You have so many different MCs, from the Queen Latifahs, to the MC Lytes, to the Yo-Yos, to the Foxy Browns, Nicki Minaj, Cardi B. I can’t leave out Roxanne Shanté. All of the women that were there have always shown love and respect, but make sure we mention her. Because after I had left the industry, Roxanne Shanté flourished. She’s that MC that I truly feel has carried on this torch and held the MC culture down, so we have to give her respect as well. But all of them did so much for this culture as MCs that set the stage and built lanes for other female rappers to follow.
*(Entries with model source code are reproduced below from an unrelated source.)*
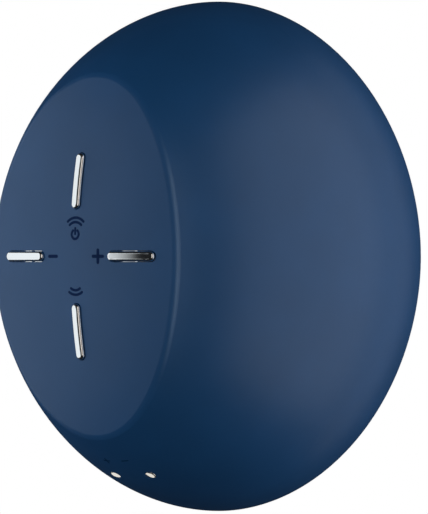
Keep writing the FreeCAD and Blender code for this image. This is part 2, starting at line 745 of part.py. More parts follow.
def build_all():
    """Every node of the assembly by name."""
    nodes = {
        "outer_skin": outer_skin(),
        "front_housing": front_housing(),
        "rear_housing": rear_housing(),
        "housing_seal": housing_seal(),
        "case_screws": case_screws(),
        "rear_panel": rear_panel(),
        "grille_mesh": grille_mesh(),
        "driver_gasket": driver_gasket(),
        "driver_basket": driver_basket(),
        "driver_surround": driver_surround(),
        "driver_cone": driver_cone(),
        "driver_dust_cap": driver_dust_cap(),
        "coil_former": tube(6.5, 6.3, -33.0, -24.4),
        "coil_winding": tube(6.9, 6.5, -32.5, -29.0),
        "driver_spider": driver_spider(),
        "driver_top_plate": tube(14.0, 7.1, -31.0, -28.5),
        "driver_magnet": tube(15.5, 9.0, -36.0, -31.0),
        "driver_yoke": driver_yoke(),
        "driver_terminals": driver_terminals(),
        "driver_screws": driver_screws(),
        "main_board": main_board(),
        "main_board_screws": main_board_screws(),
        "amplifier_chip": amplifier_chip(),
        "radio_module": radio_module(),
        "board_capacitors": board_capacitors(),
        "battery_cradle": battery_cradle(),
        "battery_cell": battery_cell(),
        "battery_pad": battery_pad(),
        "post_retainers": post_retainers(),
        "button_board": button_board(),
        "button_board_screws": button_board_screws(),
        "switch_bodies": switch_bodies(),
        "board_flex": board_flex(),
        "button_seals": button_seals(),
        "charge_contacts": charge_contacts(),
        "contact_seals": contact_seals(),
        "contact_carrier": contact_carrier(),
        "contact_magnet": contact_magnet(),
        "contact_board": contact_board(),
        "speaker_leads": speaker_leads(),
        "battery_leads": battery_leads(),
        "contact_leads": contact_leads(),
        "suction_cup": suction_cup(),
        "cup_stud": cup_stud(),
        "pressure_dish": pressure_dish(),
        "lock_ring": lock_ring(),
        "ring_retainer": ring_retainer(),
        "retainer_screws": retainer_screws(),
    }
    for name, (x, z, upright) in BUTTONS.items():
        nodes[name + "_button_cap"] = button_cap(x, z, upright)
        nodes[name + "_switch_plunger"] = switch_plunger(x, z)
    return nodes


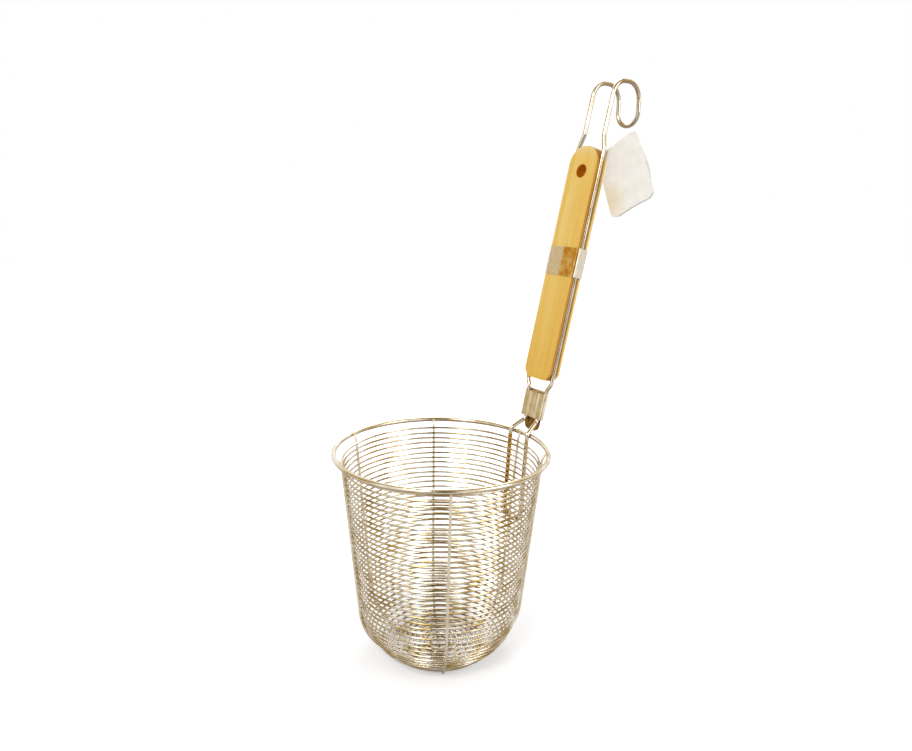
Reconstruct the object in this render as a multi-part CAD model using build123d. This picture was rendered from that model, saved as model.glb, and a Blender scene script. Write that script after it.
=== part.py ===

We all have brought something to the game and have all branched out into allowing other females to have access to rap culture. My thing is, we all should be celebrating each other because we have created those avenues, but it did start with MC Sha-Rock creating that lane in MC culture.

I’m happy to be here for the 50th anniversary of hip-hop culture. I’m happy that a lot of artists have benefited from it and continue to do so, because we always knew what we had. We always knew that we were young entrepreneurs with little to no resources. We didn’t have the knowledge to move it forward and protect everything that was so dear to us. The reason why I got out of MCing at the time was to protect everything that was dear to me and not be mad about what I love so much. I didn’t want to hate what I love because other parties didn’t feel like I felt. My recording company, at the time, didn’t feel how I felt about the MC and hip-hop culture. So I removed myself from it and said that I would never allow no one to be able to pimp me the way that I was pimped at that young age, and tried to take away all of my love for this culture that I know.